More soon. Now? I nap.
Well, that was fun.
Sean and I just presented our final boards for our project on Berlin, which examines Richard Rogers’ Daimler-Chrysler Headquarters on Potsdamer Platz, Potsdamer Platz within Berlin, and Berlin within its broader relationship to water.
We’ve been working on it for a while, getting benign feedback from critics. Though we presented a set of maps at three interim crits and two meetings with the studio critic, none of our critique focused on the content of those maps. Nobody suggested that there might be someone on campus we might want to talk to, in order to make sure we understood the elements of this complex ecosystem we were trying to map.

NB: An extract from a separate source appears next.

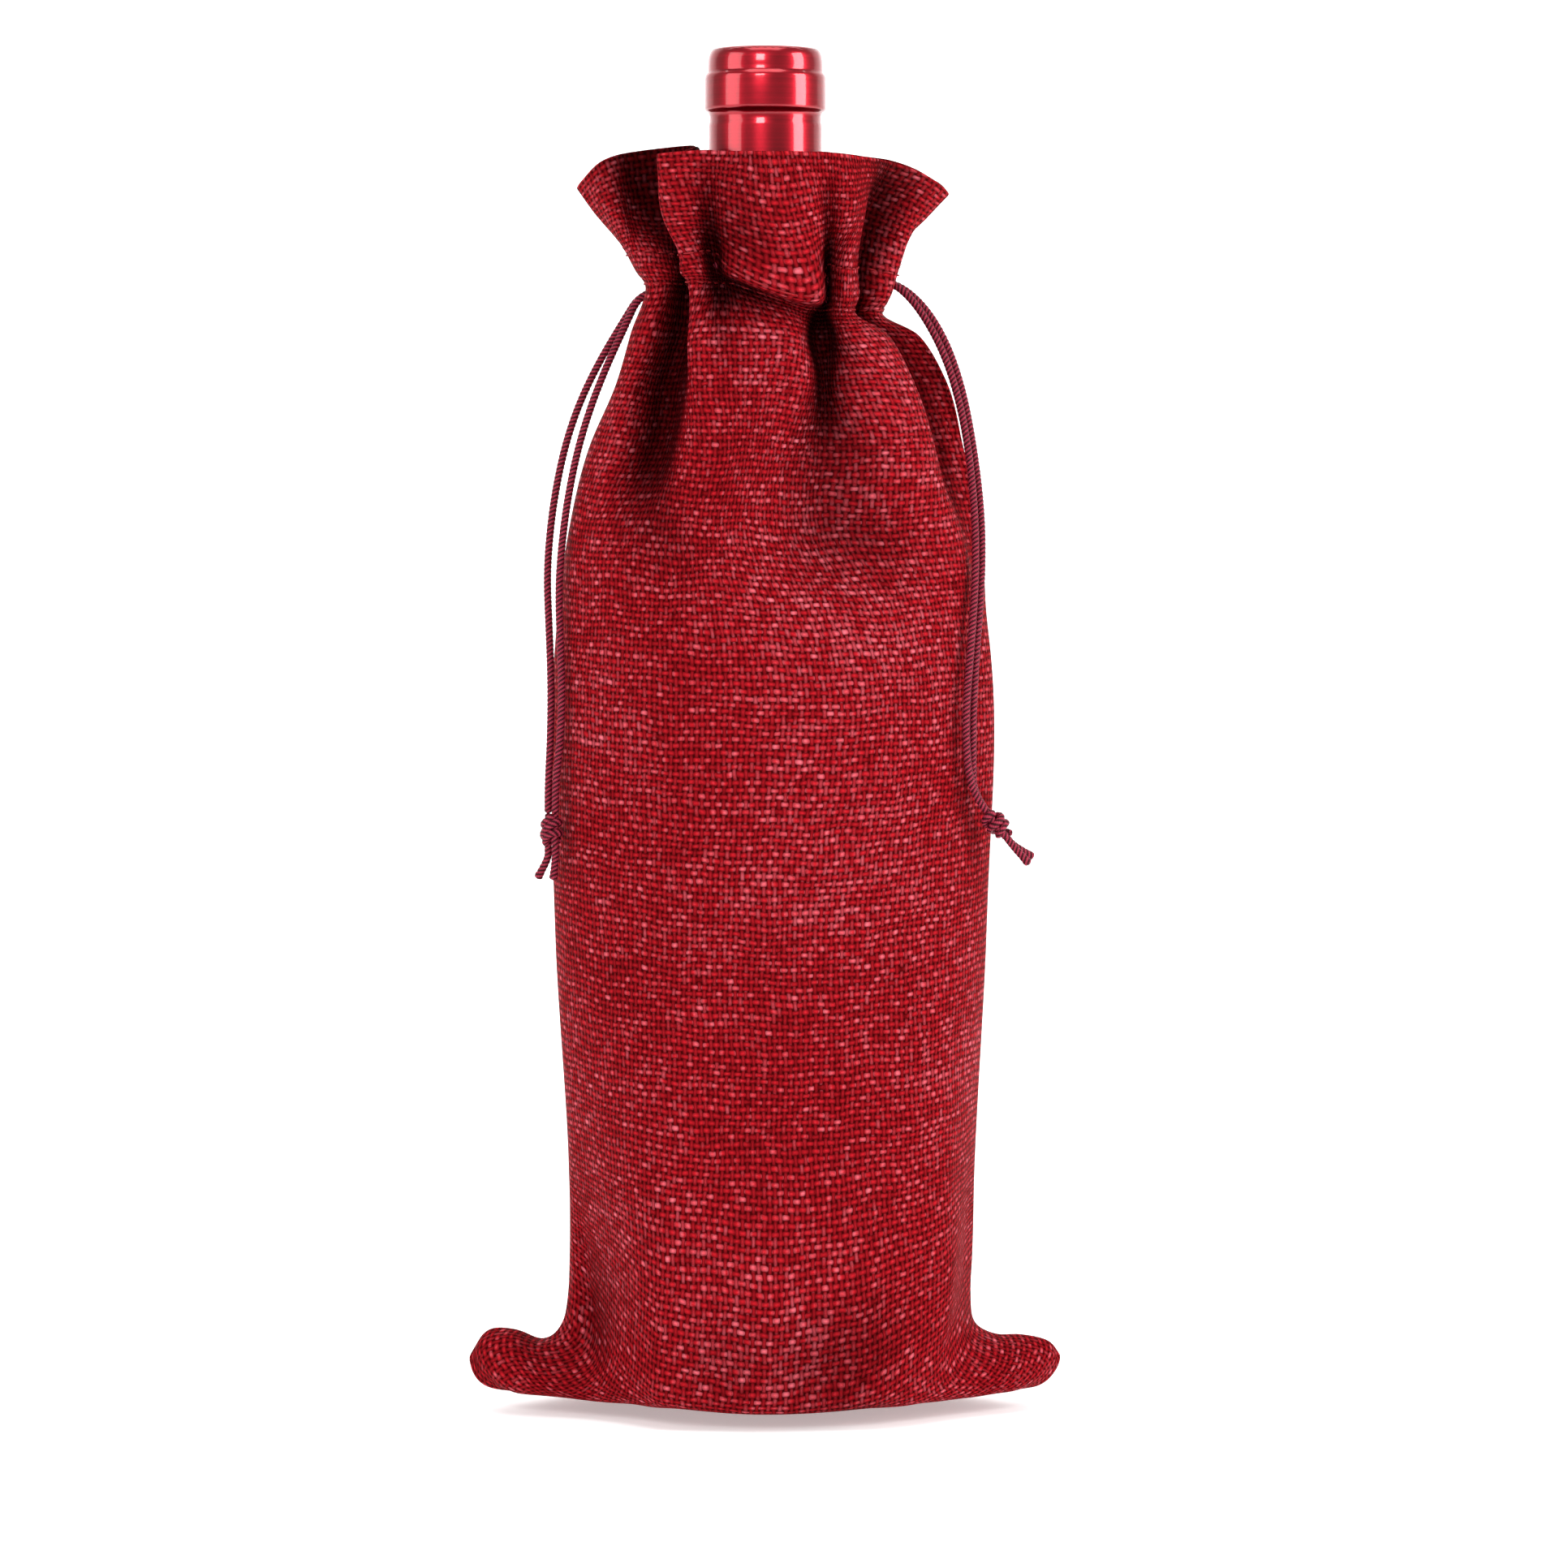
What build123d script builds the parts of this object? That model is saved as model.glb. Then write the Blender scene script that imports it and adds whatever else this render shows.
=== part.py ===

And nobody told us that there would be an urban ecologist on the jury who specializes in water and watersheds.
Sean did fine. I got creamed. I got humiliated in the worst way, when someone asks you to define something the way she wants to hear it, and I didn’t do it right. Her tone of voice was different with me than it was with feedback to other students. Among other points of feedback, she told me that I should go look up watershed in Wikipedia, so rudimentary was my knowledge.
But a few words to my defense. It turns out, my knowledge of these things, while that of a water ecology neophyte, are not as rudimentary as the visiting expert might have had me believe.
My information for this project has largely come from materials in the Berlin Urban Development department. Many of these are good English translations of German materials. In these materials, I’ve come to define the drainage basin as the water catchment area. The materials I’ve been using don’t use the word “watershed.” They use “water catchment.”
So I suppose I’ve been initiated. This is the first class I’ve taken where I have to pin up and discuss my project with a jury. Architecture students go through this all the time, but not history and theory students like me. I got three hours of sleep and I got slammed. I think I can consider myself initiated into architecture school.